Robinson, M (2012) Wall of Silence From the Palace: Despite threats to stop the British press printing naked Harry photos it has not complained over Sun front page, Mail Online. Retrieved from: http://www.dailymail.co.uk/news/article-2193122/Prince-Harry-Vegas-pictures-Palace-complained-Sun-page.html
Like the previous article, the author of this piece, Martin Robinson is an experienced journalist. This report presents another side to the public, which thinks the images of harry were an invasion of privacy as more than 850 people had officially complained about The Sun putting naked images of Harry on the front page. The image also explains how The Sun went against the Press Complaints Commission (PCC) guidelines and how the Royals emphasized their views on the pictures going public. However, despite supporting that it was an invasion of privacy, the article still finds a way to get the reader to view the images. Without showing the images, the writer describes the images of Harry in such detail; it makes the reader curious to see the images, which are conveniently hyperlinked below. This angle of the story appears to be in Harry’s favour as it is acknowledging that his privacy was breached, but when looking deeper, the undertones of the story are no different to other views due to hyperlinks attached to the text. The reporting of the incident is different as they were not the original newspaper to release the images.

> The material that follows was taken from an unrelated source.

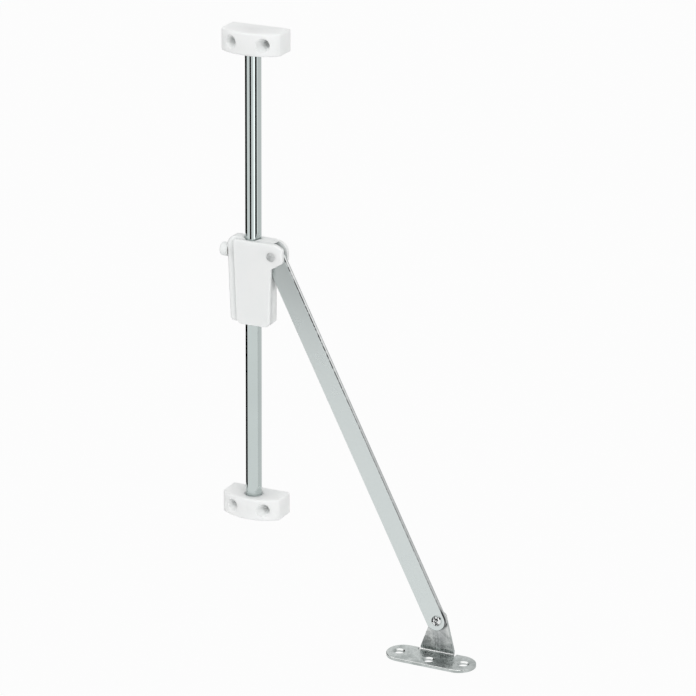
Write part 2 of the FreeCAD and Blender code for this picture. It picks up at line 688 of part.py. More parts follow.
def make_bracket_rivet():
    """Lower rivet, turned about the Y axis: a domed, dimpled front head and a flat rear head."""
    body = new_body("bracket_rivet")
    shank = d.foot_rivet_dia / 2
    head = d.foot_head_dia / 2
    rear = d.foot_rear_dia / 2
    seat = arm_front - d.washer_gap
    front = seat - d.foot_head_thick
    profile = [(ZERO, front), (head, front), (head, seat), (shank, seat),
               (shank, bracket_back), (rear, bracket_back),
               (rear, bracket_back + d.foot_rear_thick),
               (ZERO, bracket_back + d.foot_rear_thick)]
    revolve(body, "XY", "V_Axis", lambda s: draw_outline(s, profile))
    soften(body, "Fillet", edges_on(body.Shape, y=front), d.foot_head_round)
    extrude(body, "XZ", front, front + d.foot_head_thick / 2,
            lambda s: draw_circle(s, ZERO, ZERO, d.foot_dimple_dia / 2), cut=True)
    set_place(body, foot_x, -d.rod_standoff, foot_z)
    return body


def make_flap_bracket():
    """Folded sheet: an obround plate with three screw holes and an ear bent up at its back.

    It is drawn about the middle of the plate, with the back of the ear at y = 0 and the plate's
    underside at z = 0. The ear leans, so that the pivot stands a little to one side.
    """
    body = new_body("flap_bracket")
    lean = d.bracket_lean
    middle = -d.plate_width / 2
    reach = d.plate_length / 2 - d.plate_width / 2
    extrude(body, "XY", ZERO, d.sheet,
            lambda s: draw_obround(s, -reach, reach, middle, d.plate_width / 2))
    soften(body, "Fillet", edges_on(body.Shape, z=d.sheet), d.plate_edge)
    foot = d.bracket_ear_foot / 2
    top = d.bracket_ear_top / 2
    crest = d.bracket_height + d.bracket_ear_rise
    shoulder = d.sheet + 2 * d.bend_radius
    ear = [(-foot, ZERO), (foot, ZERO), (foot, shoulder), (lean + top, crest),
           (lean - top, crest), (-foot, shoulder)]
    extrude(body, "XZ", -d.sheet, ZERO, lambda s: draw_outline(s, ear))
    soften(body, "Fillet", edges_on(body.Shape, x=lean + top, z=crest)
           + edges_on(body.Shape, x=lean - top, z=crest), top - d.plate_edge)
    # Relief notches end the bend beside the ear
    notch_depth = d.sheet + 1.5 * d.bend_radius
    for side in (-1, 1):
        inner = side * foot
        outer = side * (foot + d.relief_width)
        notch = [(inner, -notch_depth), (outer, -notch_depth), (outer, d.sheet), (inner, d.sheet)]
        extrude(body, "XY", -d.sheet, 2 * d.sheet, lambda s: draw_outline(s, notch), cut=True)
    inside = edges_on(body.Shape, y=-d.sheet, z=d.sheet)
    soften(body, "Fillet", inside, d.bend_radius)
    outside = [name for name in edges_on(body.Shape, y=ZERO, z=ZERO)
               if body.Shape.getElement(name).CenterOfMass.x ** 2 < foot.value ** 2]
    soften(body, "Fillet", outside, d.sheet + d.bend_radius)
    holes = [(-d.plate_spacing / 2, middle), (d.plate_spacing / 2, middle),
             (ZERO, middle - d.plate_middle_shift)]
    for x, y in holes:
        extrude(body, "XY", -d.sheet, 2 * d.sheet,
                lambda s: draw_circle(s, x, y, d.plate_hole_dia / 2), cut=True)
    rings = [name for name in edges_on(body.Shape, z=d.sheet) if is_ring(body.Shape, name)]
    soften(body, "Chamfer", rings, d.plate_sink)
    extrude(body, "XZ", -2 * d.sheet, d.sheet,
            lambda s: draw_circle(s, lean, d.bracket_height, d.foot_rivet_dia / 2 + d.pin_play),
            cut=True)
    set_place(body, foot_x - lean, -d.rod_standoff + bracket_back, foot_z - d.bracket_height)
    return body


# The brake, along the X axis on the slider's left side
slider_side = left_edge(d.slider_left, knob_height)
insert_outer = slider_side + d.insert_sink
insert_inner = insert_outer + d.insert_length
shoe_back = -rod_radius - d.shoe_length
screw_tip = shoe_back - d.shoe_travel
knob_inner = slider_side - d.knob_gap


def place_on_brake_axis(body):
    set_place(body, ZERO, -d.rod_standoff, d.slider_rest + knob_height)


def make_brake_shoe():
    """A round plug whose end is hollowed to the rod."""
    body = new_body("brake_shoe")
    extrude(body, "YZ", shoe_back, ZERO, lambda s: draw_circle(s, ZERO, ZERO, d.shoe_dia / 2))
    extrude(body, "XY", -d.shoe_dia, d.shoe_dia,
            lambda s: draw_circle(s, ZERO, ZERO, rod_radius + d.shoe_play), cut=True)
    place_on_brake_axis(body)
    return body


def make_threaded_insert():
    body = new_body("threaded_insert")
    extrude(body, "YZ", insert_outer, insert_inner,
            lambda s: draw_circle(s, ZERO, ZERO, d.insert_dia / 2))
    extrude(body, "YZ", insert_outer, insert_inner,
            lambda s: draw_circle(s, ZERO, ZERO, d.screw_dia / 2 + d.pin_play), cut=True)
    place_on_brake_axis(body)
    return body


def make_adjusting_screw():
    body = new_body("adjusting_screw")
    extrude(body, "YZ", knob_inner - d.screw_in_knob, screw_tip,
            lambda s: draw_circle(s, ZERO, ZERO, d.screw_dia / 2))
    soften(body, "Chamfer", edges_on(body.Shape, x=screw_tip), d.rod_chamfer)
    place_on_brake_axis(body)
    return body


def make_adjusting_knob():
    """Moulded on the screw: a thin collar at the slider and a rounded outer end."""
    body = new_body("adjusting_knob")
    neck = d.knob_neck_dia / 2
    grip = d.knob_dia / 2
    step = knob_inner - d.knob_neck_length
    outer = knob_inner - d.knob_length
    profile = [(outer, ZERO), (outer, grip), (step, grip), (step, neck), (knob_inner, neck),
               (knob_inner, ZERO)]
    revolve(body, "XY", "H_Axis", lambda s: draw_outline(s, profile))
    soften(body, "Fillet", edges_on(body.Shape, x=outer), d.knob_round)
    extrude(body, "YZ", knob_inner - d.screw_in_knob, knob_inner,
            lambda s: draw_circle(s, ZERO, ZERO, d.screw_dia / 2 + d.seat_fit), cut=True)
    place_on_brake_axis(body)
    return body


def make_all():
    """Build every sub-part and return them in the order in which the stay is put together."""
    pivot_z = d.slider_rest + pivot_height
    bore = d.pivot_dia / 2 + d.pin_play
    gap = d.washer_gap
    return [
        make_rod(),
        make_end_block("top_end_block", 1),
        make_end_block("bottom_end_block", -1),
        make_slider_body(),
        make_slider_cover(),
        make_threaded_insert(),
        make_brake_shoe(),
        make_adjusting_screw(),
        make_adjusting_knob(),
        make_pivot_rivet(),
        make_washer("front_pivot_washer", cover_back, arm_front - gap, d.pivot_out, pivot_z, bore),
        make_washer("rear_pivot_washer", arm_back + gap, rear_ear_front, d.pivot_out, pivot_z,
                    bore),
        make_arm(),
        make_bracket_rivet(),
        make_washer("bracket_washer", arm_back + gap, washer_back, foot_x, foot_z, bore),
        make_flap_bracket(),
    ]


def check(parts):
    """Stop if any object failed, or if any sub-part isn't one valid solid."""
    for item in doc.Objects:
        if "Invalid" in item.State or "Error" in item.State:
            raise RuntimeError("%s failed: %s" % (item.Name, item.State))
    for part in parts:
        if part.Shape.isNull() or not part.Shape.isValid() or len(part.Shape.Solids) != 1:
            raise RuntimeError("%s is not one valid solid" % part.Label)


pieces = make_all()
doc.recompute()
check(pieces)
os.makedirs("parts", exist_ok=True)
for piece in pieces:
    piece.Shape.exportStep(os.path.join("parts", piece.Label + ".step"))
    print("%-20s %9.1f mm3" % (piece.Label, piece.Shape.Volume))
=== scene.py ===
"""Looks of the lid stay: its finishes, a pale floor, soft light and the cards its metal mirrors."""
import math

import bmesh
import bpy
from mathutils import Matrix, Vector


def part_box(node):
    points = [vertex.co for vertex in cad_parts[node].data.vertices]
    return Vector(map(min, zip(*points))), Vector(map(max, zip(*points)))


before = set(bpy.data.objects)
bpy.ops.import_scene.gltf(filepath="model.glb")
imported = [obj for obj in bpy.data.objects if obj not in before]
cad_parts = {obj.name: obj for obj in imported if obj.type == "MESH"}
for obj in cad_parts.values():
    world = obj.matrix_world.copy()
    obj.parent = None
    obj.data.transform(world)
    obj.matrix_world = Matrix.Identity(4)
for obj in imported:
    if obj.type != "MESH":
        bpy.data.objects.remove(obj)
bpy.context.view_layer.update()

MICRON = 1e-6
WHITE = (1.0, 1.0, 1.0, 1.0)


class Value:
    """A shader socket that carries a number, joined to others by Python's own operators."""

    def __init__(self, finish, socket):
        self.finish = finish
        self.socket = socket

    def _math(self, operation, first, second=0.0, clamp=False):
        settings = {"operation": operation, "use_clamp": clamp}
        node = self.finish.node("Math", settings, {0: first, 1: second})
        return Value(self.finish, node.outputs[0])

    def __add__(self, other):
        return self._math("ADD", self, other)

    def __radd__(self, other):
        return self._math("ADD", other, self)

    def __sub__(self, other):
        return self._math("SUBTRACT", self, other)

    def __rsub__(self, other):
        return self._math("SUBTRACT", other, self)

    def __mul__(self, other):
        return self._math("MULTIPLY", self, other)

    def __rmul__(self, other):
        return self._math("MULTIPLY", other, self)

    def __truediv__(self, other):
        return self._math("DIVIDE", self, other)

    def __rtruediv__(self, other):
        return self._math("DIVIDE", other, self)

    def __abs__(self):
        return self._math("ABSOLUTE", self)

    def clamped(self):
        return self._math("ADD", self, 0.0, clamp=True)

    def ramp(self, low, high):
        """From 0 to 1, smoothly, as this value goes from low to high."""
        node = self.finish.node("MapRange", {"interpolation_type": "SMOOTHSTEP"},
                                {"Value": self, "From Min": low, "From Max": high})
        return Value(self.finish, node.outputs["Result"])

    def between(self, low, high):
        """From low to high as this value goes from 0 to 1."""
        return low + (high - low) * self


# Shade in a seam: rays sent out, and the shares of them getting clear that count as closed
# and as open
CREVICE_RAYS = 8
CREVICE_CLOSED = 0.55
CREVICE_OPEN = 0.92
# The level that every noise pattern drifts about
NOISE_MIDDLE = 0.5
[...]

Unquestionably, it is clear that a celebrity’s privacy is sacrificed for Journalism and the desire of public interest, even if it breaches human right acts and the PPC . The Prince Harry nude scandal is a great example of this as he was on private property, attending a private party, yet the public felt they had a right to see the images. This desire can be seen across of number of newspaper articles, outlining that their readers feel that have a right to see images of a Naked Prince Harry, especially because it was available on the net first.